Urbane Erinnerungsnarrative stehen im Zentrum der Abhandlungen von Oleksandr Grytsenko und Izabella Main. Ersterer schildert am Beispiel der westukrainischen Stadt Truskavec’ die transnationalen Verflechtung und ihre Auswirkungen auf regionale Kollektivgedächtnisse. Main hingegen zeichnet die Kommemorationen und Narrative zu den Arbeiterunruhen in Posen 1956 nach. Die zwei anschließenden und gleichzeitig auch letzten Beiträge des zweiten Themenblocks erörtern anhand zweier ausgewählter Beispiele den erinnerungskulturellen Nachklang des Realsozialismus in Osteuropa.
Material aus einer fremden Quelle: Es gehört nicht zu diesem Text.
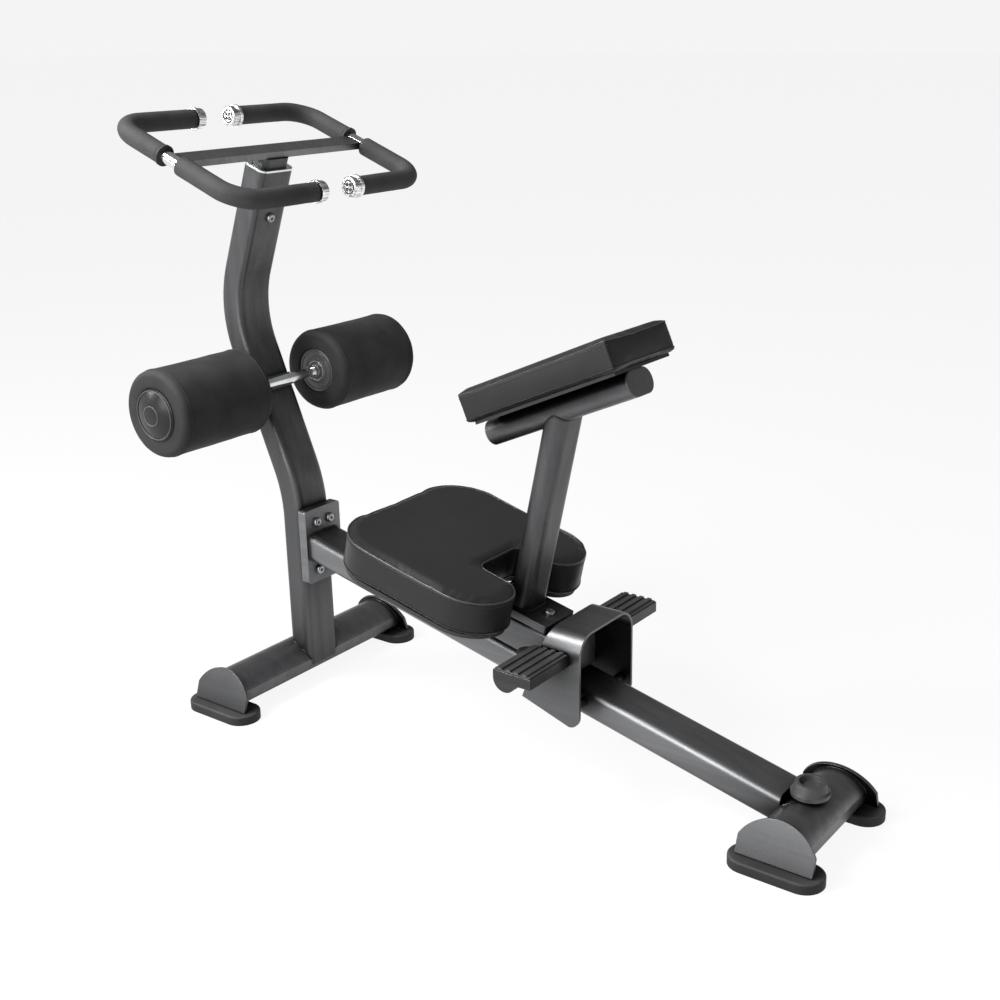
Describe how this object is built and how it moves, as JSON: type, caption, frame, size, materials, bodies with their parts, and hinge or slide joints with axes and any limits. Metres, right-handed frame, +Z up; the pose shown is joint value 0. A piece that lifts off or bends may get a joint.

Dragoş Petrescu geht hierbei auf die dichotome Resonanz der Ceauşescu-Ära in der rumänischen Öffentlichkeit nach 1989 ein. Arnold Barnetzky wiederum skizziert die weitläufigen Rekonstruktionen historischer Bauten in den Nachfolgestaaten der Sowjetunion als Ausdruck einer nationalen, zentralistisch gelenkten Erinnerungspolitik und verweist auf ihre Bedeutung als Idoneitätsnachweis staatlicher Unabhängigkeit: „Gerade in Ländern, die auf keine kontinuierliche eigenstaatliche Geschichte zurückblicken, kann der Rückgriff auf eine weit zurückreichende Vergangenheit durch Rekonstruktionen auch der historischen Legitimation politischer Souveränität dienen.“ (S. 327) Der Band schließt mit einem resümierenden Beitrag von Stefan Troebst mit Kommentaren von Rudolf Ja­wor­ski und Stephanie Schwandner-Sievers.
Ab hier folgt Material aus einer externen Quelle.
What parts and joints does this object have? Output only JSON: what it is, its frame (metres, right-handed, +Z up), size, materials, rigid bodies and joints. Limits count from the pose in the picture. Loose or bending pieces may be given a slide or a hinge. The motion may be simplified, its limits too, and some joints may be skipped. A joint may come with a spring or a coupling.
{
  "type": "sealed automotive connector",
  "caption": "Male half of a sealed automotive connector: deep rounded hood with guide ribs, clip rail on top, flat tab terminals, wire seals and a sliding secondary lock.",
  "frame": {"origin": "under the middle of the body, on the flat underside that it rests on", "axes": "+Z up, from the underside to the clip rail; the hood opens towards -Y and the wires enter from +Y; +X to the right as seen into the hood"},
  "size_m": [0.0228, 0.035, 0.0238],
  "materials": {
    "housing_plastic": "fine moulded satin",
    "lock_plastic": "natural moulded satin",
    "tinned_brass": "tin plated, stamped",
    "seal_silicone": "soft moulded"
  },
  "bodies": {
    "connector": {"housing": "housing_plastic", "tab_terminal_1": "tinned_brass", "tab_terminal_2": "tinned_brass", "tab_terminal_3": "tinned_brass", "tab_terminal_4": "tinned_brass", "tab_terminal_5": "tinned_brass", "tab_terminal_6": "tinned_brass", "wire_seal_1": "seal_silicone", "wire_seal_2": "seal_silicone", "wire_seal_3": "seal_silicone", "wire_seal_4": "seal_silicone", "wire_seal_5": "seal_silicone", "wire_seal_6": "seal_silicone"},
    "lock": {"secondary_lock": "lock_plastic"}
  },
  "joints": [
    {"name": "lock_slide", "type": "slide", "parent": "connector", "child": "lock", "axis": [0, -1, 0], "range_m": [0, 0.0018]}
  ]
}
Den Herausgebern ist mit der vorliegenden Aufsatzsammlung ein bedeutender Beitrag zu der seit dem ausgehenden 20. Jahrhundert bis heute immer noch recht populären Erinnerungsforschung gelungen. Zwar mag der eine oder andere Beitrag angesichts ähnlicher Publikationen der letzten Jahren (Joachim Bahlcke / Stefan Rohdewald / Thomas Wünsch (Hg.): Religiöse Erinnerungsorte in Ostmitteleuropa. Konstitution und Konkurrenz im nationen- und epochenübergreifenden Zugriff. Berlin 2013; Anne C. Kenne­weg / Stefan Troebst (Hg.): Marienkult, Cyrillo-Methodiana und Antemurale. Religiöse Erinnerungsorte in Ostmitteleuropa vor und nach 1989, Marburg (Lahn) 2009 = Themenheft der Zeitschrift für Ostmitteleuropa-Forschung 57,3 [2008]); Stefan Zamerski / Krista Zach (Hg.): Die Renaissance der Nationalpatrone. Erinnerungskulturen in Ostmitteleuropa im 20./21. Jahrhundert, Köln, Weimar, Wien 2007) ein wenig redundant wirken, im Großen und Ganzen bietet der Sammelband aber viele neue Perspektiven auf die vielschichtige Thematik der Transnationalität in den Erinnerungskulturen des östlichen Mitteleuropa. Hervorzuheben ist vor allem die durchgehend gute Lesbarkeit und Textverständlichkeit der thematisch weit gestreuten Aufsätze, die trotz zumeist komplexer Zusammenhänge auch Laien einen Einstieg in die sich überlappenden Erinnerungsnarrative Ostmitteleuropas ermöglichen. Einzig das Fehlen eines für die schnelle Orientierung unerlässlichen Personen- und Ortsregisters mag den mehr als positiven Gesamteindruck trüben.

Paul Srodecki, Kiel

Zitierweise: Paul Srodecki über: Agnieszka Gąsior / Agnieszka Halemba / Stefan Troebst (Hg.): Gebrochene Kontinuitäten. Transnationalität in den Erinnerungskulturen Ostmitteleuropas im 20. Jahrhundert. Köln, Weimar, Wien: Böhlau, 2014. 352 S., 63 Abb.. = Visuelle Geschichtskultur, 13. ISBN: 978-3-412-22256-7, http://www.dokumente.ios-regensburg.de/JGO/erev/Srodecki_Gasior_Gebrochene_Kontinuitaeten.html (Datum des Seitenbesuchs)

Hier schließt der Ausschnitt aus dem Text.